_TASK REQUIREMENTS_
Write out the listing exactly as it is given.
______________________________
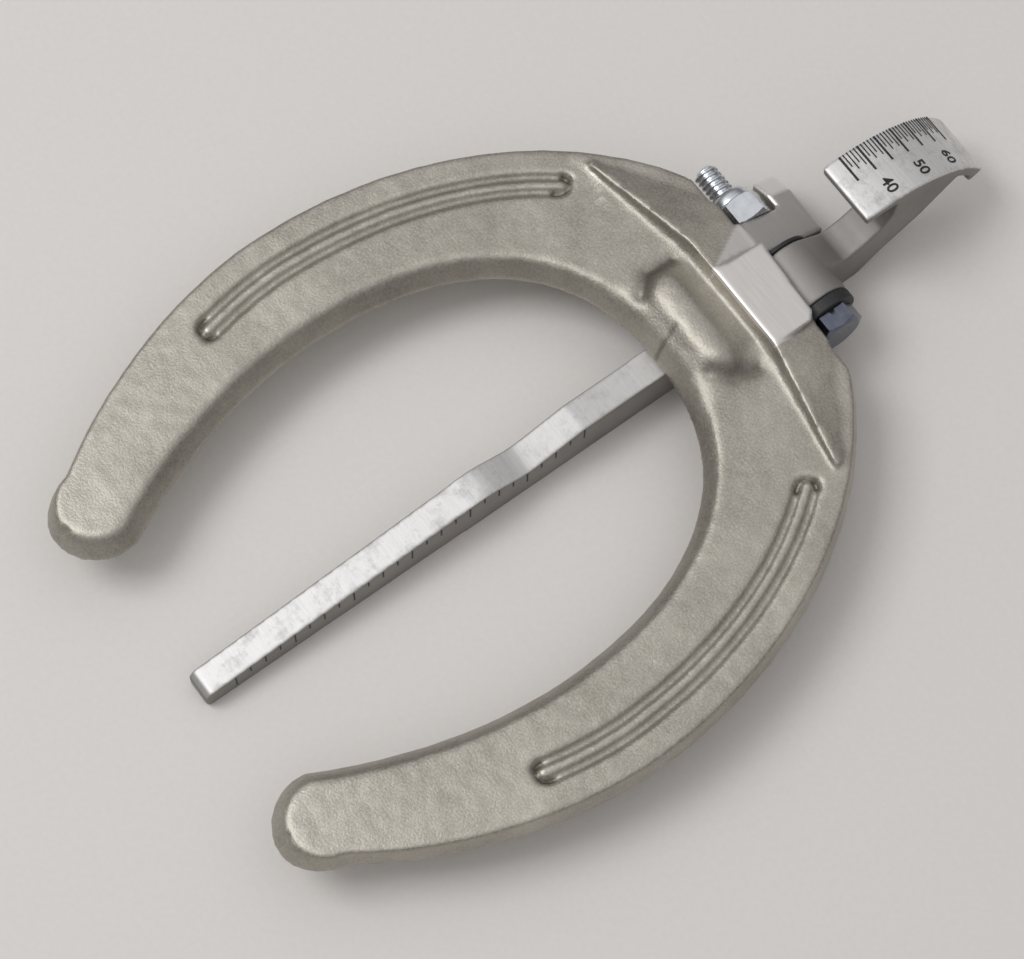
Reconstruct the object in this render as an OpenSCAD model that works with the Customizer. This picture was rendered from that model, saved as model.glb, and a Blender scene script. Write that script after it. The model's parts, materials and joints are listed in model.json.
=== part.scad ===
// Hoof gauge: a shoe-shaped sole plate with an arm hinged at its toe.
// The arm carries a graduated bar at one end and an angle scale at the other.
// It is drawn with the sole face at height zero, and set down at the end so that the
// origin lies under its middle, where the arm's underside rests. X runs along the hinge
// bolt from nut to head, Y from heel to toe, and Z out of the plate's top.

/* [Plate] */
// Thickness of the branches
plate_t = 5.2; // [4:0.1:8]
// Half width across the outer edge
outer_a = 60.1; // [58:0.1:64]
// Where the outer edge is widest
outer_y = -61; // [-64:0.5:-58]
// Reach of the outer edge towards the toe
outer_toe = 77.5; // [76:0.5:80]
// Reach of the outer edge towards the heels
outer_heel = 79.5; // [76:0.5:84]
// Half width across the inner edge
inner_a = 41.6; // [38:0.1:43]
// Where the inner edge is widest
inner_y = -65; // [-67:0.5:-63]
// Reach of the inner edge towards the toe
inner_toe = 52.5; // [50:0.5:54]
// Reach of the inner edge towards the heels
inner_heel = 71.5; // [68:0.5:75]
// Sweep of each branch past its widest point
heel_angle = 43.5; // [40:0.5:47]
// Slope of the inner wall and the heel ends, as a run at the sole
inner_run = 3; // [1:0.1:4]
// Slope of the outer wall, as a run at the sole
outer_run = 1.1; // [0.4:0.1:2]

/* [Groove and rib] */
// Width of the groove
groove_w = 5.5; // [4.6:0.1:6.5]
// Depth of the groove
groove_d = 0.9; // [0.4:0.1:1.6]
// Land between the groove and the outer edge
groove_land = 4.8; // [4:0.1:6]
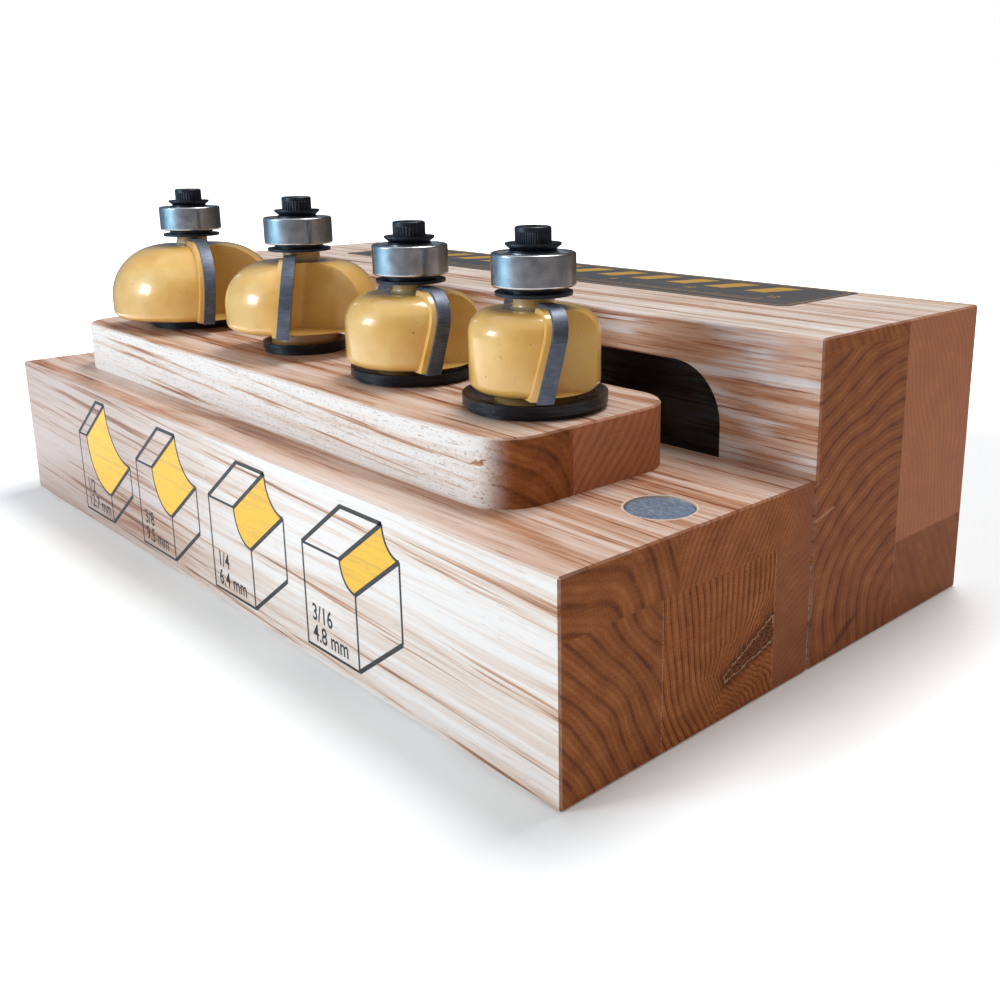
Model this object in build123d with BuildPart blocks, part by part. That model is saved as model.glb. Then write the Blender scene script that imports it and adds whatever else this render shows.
______________________________
_COMPLETE RESPONSE_
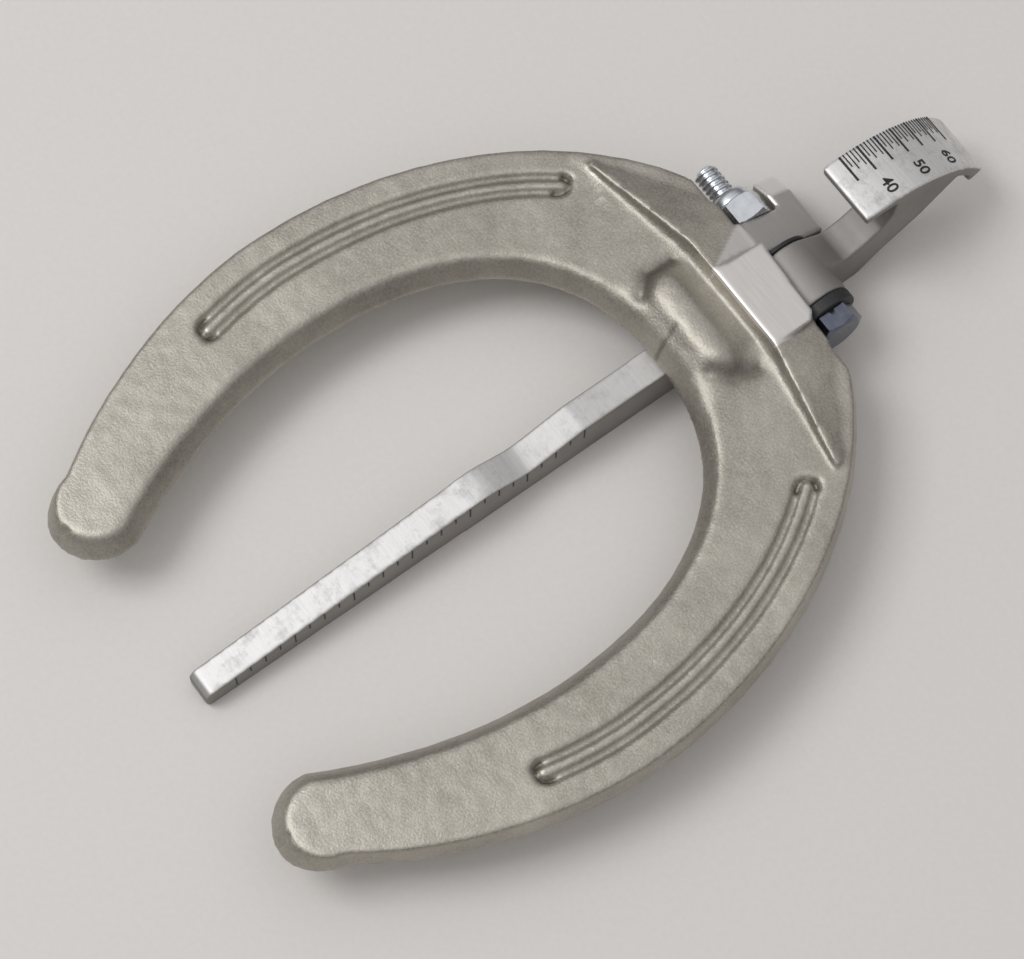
Reconstruct the object in this render as an OpenSCAD model that works with the Customizer. This picture was rendered from that model, saved as model.glb, and a Blender scene script. Write that script after it. The model's parts, materials and joints are listed in model.json.
=== part.scad ===
// Hoof gauge: a shoe-shaped sole plate with an arm hinged at its toe.
// The arm carries a graduated bar at one end and an angle scale at the other.
// It is drawn with the sole face at height zero, and set down at the end so that the
// origin lies under its middle, where the arm's underside rests. X runs along the hinge
// bolt from nut to head, Y from heel to toe, and Z out of the plate's top.

/* [Plate] */
// Thickness of the branches
plate_t = 5.2; // [4:0.1:8]
// Half width across the outer edge
outer_a = 60.1; // [58:0.1:64]
// Where the outer edge is widest
outer_y = -61; // [-64:0.5:-58]
// Reach of the outer edge towards the toe
outer_toe = 77.5; // [76:0.5:80]
// Reach of the outer edge towards the heels
outer_heel = 79.5; // [76:0.5:84]
// Half width across the inner edge
inner_a = 41.6; // [38:0.1:43]
// Where the inner edge is widest
inner_y = -65; // [-67:0.5:-63]
// Reach of the inner edge towards the toe
inner_toe = 52.5; // [50:0.5:54]
// Reach of the inner edge towards the heels
inner_heel = 71.5; // [68:0.5:75]
// Sweep of each branch past its widest point
heel_angle = 43.5; // [40:0.5:47]
// Slope of the inner wall and the heel ends, as a run at the sole
inner_run = 3; // [1:0.1:4]
// Slope of the outer wall, as a run at the sole
outer_run = 1.1; // [0.4:0.1:2]

/* [Groove and rib] */
// Width of the groove
groove_w = 5.5; // [4.6:0.1:6.5]
// Depth of the groove
groove_d = 0.9; // [0.4:0.1:1.6]
// Land between the groove and the outer edge
groove_land = 4.8; // [4:0.1:6]
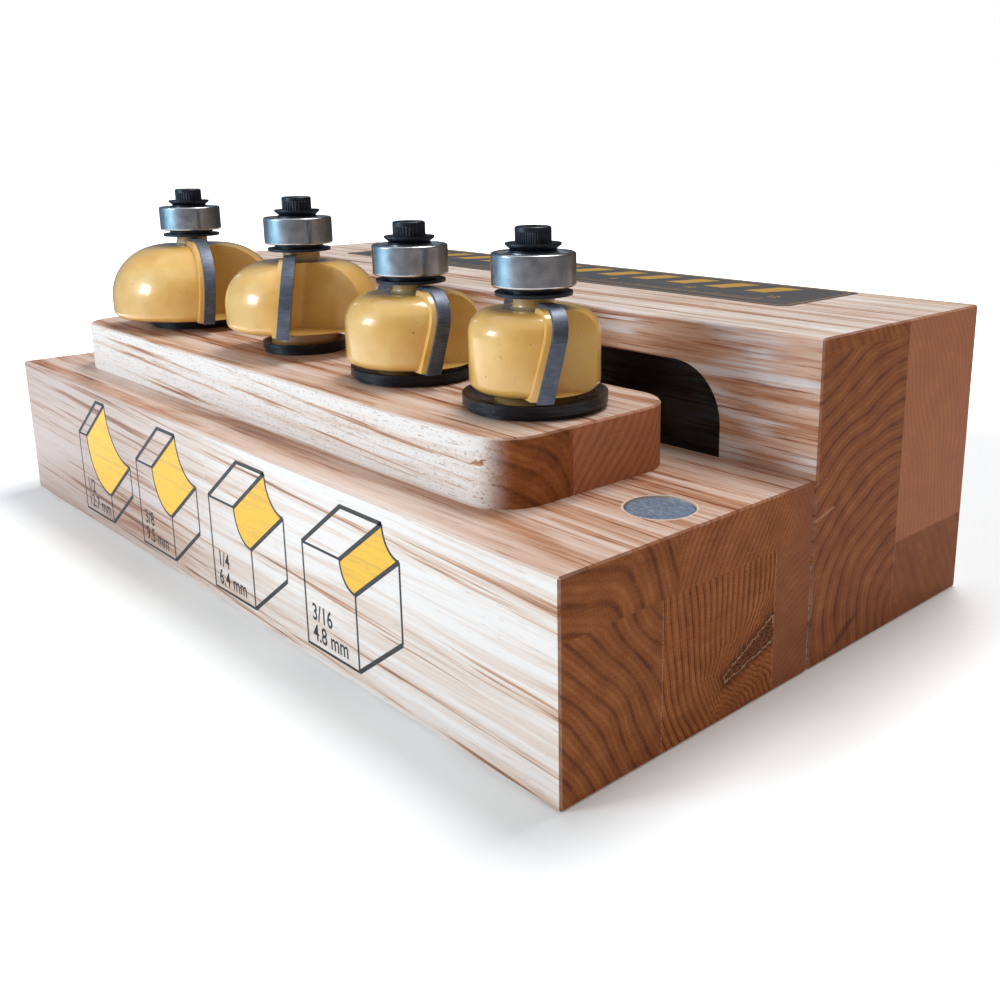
Model this object in build123d with BuildPart blocks, part by part. That model is saved as model.glb. Then write the Blender scene script that imports it and adds whatever else this render shows.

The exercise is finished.